#### Task directions
Every line holding the word "scene" counts once. Give the total, nothing more.

#### Data excerpt

########

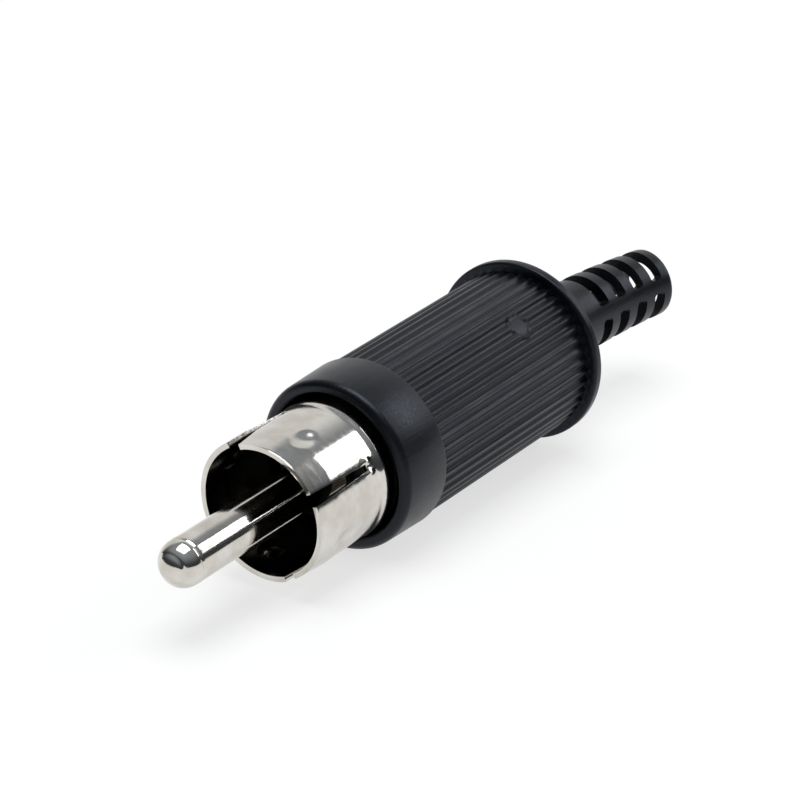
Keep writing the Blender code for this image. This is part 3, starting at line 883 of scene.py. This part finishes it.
def fit_piece(piece, body, node, finish=None, lay=True):
    """Lay a finished piece in place of its node, on its body, in its material."""
    if lay:
        lay_on_side(piece)
    if finish:
        piece.data.materials.clear()
        piece.data.materials.append(finish)
    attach(piece, body)
    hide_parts(node)


def pale_floor():
    """White paper floor, lit so that it stays white but for the plug's shadow."""
    bpy.ops.mesh.primitive_plane_add(size=3.0, location=(0.9, 0.6, -0.0001))
    floor = bpy.context.object
    floor.name = "white_paper_floor"
    finish = bpy.data.materials.new("white_paper")
    finish.use_nodes = True
    tree = finish.node_tree
    tree.nodes.clear()
    path = add(tree, "ShaderNodeLightPath")
    seen = maths(tree, "MAXIMUM", (path, "Is Camera Ray"), (path, "Is Glossy Ray"))
    seen = maths(tree, "MAXIMUM", (seen, 0), (path, "Is Transmission Ray"))
    share = maths(tree, "MULTIPLY", (seen, 0), FLOOR_GLOW)
    paper = add(tree, "ShaderNodeBsdfDiffuse", None, {"Color": colour("#fbfbfb")})
    white = add(tree, "ShaderNodeEmission", None, {"Color": colour("#ffffff"), "Strength": 1.0})
    both = add(tree, "ShaderNodeMixShader", None,
               {0: (share, 0), 1: (paper, 0), 2: (white, 0)})
    add(tree, "ShaderNodeOutputMaterial", None, {"Surface": (both, 0)})
    floor.data.materials.append(finish)


def lamp(name, towards, distance, size, light_level, lean=0.0):
    """A rectangular soft box that looks at the plug from a direction, its level 1 for white."""
    bpy.ops.object.light_add(type="AREA")
    light = bpy.context.object
    light.name = name
    light.data.shape = "RECTANGLE"
    light.data.size, light.data.size_y = size
    light.data.energy = light_level * math.pi * size[0] * size[1]
    direction = Vector(towards).normalized()
    light.location = VIEW_AIM + direction * distance
    facing = direction.to_track_quat("Z", "Y")
    light.rotation_euler = (facing @ Quaternion((0, 0, 1), lean)).to_euler()


def studio():
    """A dim room with a pale backdrop behind the plug, a window to the right and a soft box above."""
    right = Vector((math.cos(VIEW_TURN), math.sin(VIEW_TURN), 0))
    ahead = Vector((-math.sin(VIEW_TURN), math.cos(VIEW_TURN), 0))
    up = Vector((0, 0, 1))
    turn, rise = WINDOW_TURN, WINDOW_RISE
    level = right * math.sin(turn) + ahead * math.cos(turn)
    lamp("window", level * math.cos(rise) + up * math.sin(rise), WINDOW_DISTANCE, WINDOW_SIZE,
         WINDOW_LIGHT, WINDOW_LEAN)
    lamp("soft_box_above", up, SOFT_BOX_DISTANCE, SOFT_BOX_SIZE, SOFT_BOX_LIGHT)
    world = bpy.data.worlds.new("dim_room")
    bpy.context.scene.world = world
    world.use_nodes = True
    tree = world.node_tree
    tree.nodes.clear()
    sky = add(tree, "ShaderNodeTexCoord")
    height = add(tree, "ShaderNodeSeparateXYZ", None, {0: (sky, "Generated")})
    facing = add(tree, "ShaderNodeVectorMath", {"operation": "DOT_PRODUCT"},
                 {0: (sky, "Generated"), 1: ahead})
    backdrop = maths(tree, "MULTIPLY", (graded(tree, (facing, "Value"), *BACKDROP_SIDE), 0),
                     (graded(tree, (height, "Z"), *BACKDROP_TOP, 1.0, 0.0), 0))
    tone = graded(tree, (height, "Z"), *ROOM_RISE, *ROOM_LIGHT)
    path = add(tree, "ShaderNodeLightPath")
    room = add(tree, "ShaderNodeBackground", None, {"Color": colour("#eaf2fc"), "Strength": (tone, 0)})
    white = add(tree, "ShaderNodeBackground", None, {"Color": colour("#ffffff"), "Strength": 1.0})
    share = maths(tree, "MAXIMUM", (path, "Is Camera Ray"),
                  (maths(tree, "MULTIPLY", (backdrop, 0), BACKDROP_SHARE), 0))
    both = add(tree, "ShaderNodeMixShader", None, {0: (share, 0), 1: (room, 0), 2: (white, 0)})
    add(tree, "ShaderNodeOutputWorld", None, {"Surface": (both, 0)})


def camera():
    """The photograph's view."""
    bpy.ops.object.camera_add()
    eye = bpy.context.object
    eye.name = "photo_camera"
    eye.data.sensor_width = SENSOR_MM
    eye.data.lens = FOCAL_PIXELS / PIXELS * SENSOR_MM
    eye.data.clip_start = 0.01
    eye.rotation_euler = (math.pi / 2 - VIEW_DROP, 0, VIEW_TURN)
    bpy.context.view_layer.update()
    eye.location = VIEW_AIM + eye.matrix_world.to_3x3() @ Vector((0, 0, VIEW_DISTANCE))
    bpy.context.scene.camera = eye


cover_plastic = moulded_black_plastic()
sleeve_nickel = nickel("nickel_plate_on_sleeve", "#d5d2cc", "#c6c1b8", 0.12, (3.0, 0.8))
# The sleeve's inner faces: the same nickel painted dark, as painted shade inside the sleeve.
sleeve_inside_painted_shade = nickel("thin_nickel_inside_sleeve", "#6a6661", "#514d48", 0.15, (3.0, 0.8))
pin_nickel = nickel("nickel_plate_on_pin", "#d5d2cc", "#c4bfb5", 0.10, (0.3, 3.0))
lug_metal = tinned_brass()

fit_piece(screw_cover(), "cover", "screw_cover", cover_plastic)
fit_piece(ground_sleeve(sleeve_nickel, sleeve_inside_painted_shade), "core", "ground_sleeve")
fit_piece(centre_pin(), "pin_group", "centre_pin", pin_nickel)
fit_piece(insulating_bush(), "pin_group", "insulating_bush", moulded_bush_plastic())
fit_piece(rear_wafer(), "pin_group", "rear_washer", phenolic_paper())
for node, name in (("ground_lug", "clamp_lug"), ("centre_lug", "solder_lug")):
    fit_piece(softened_copy(node, name), "core", node, lug_metal, lay=False)

pale_floor()
studio()
camera()
bpy.context.scene.view_settings.view_transform = "Standard"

########

#### Expected output
4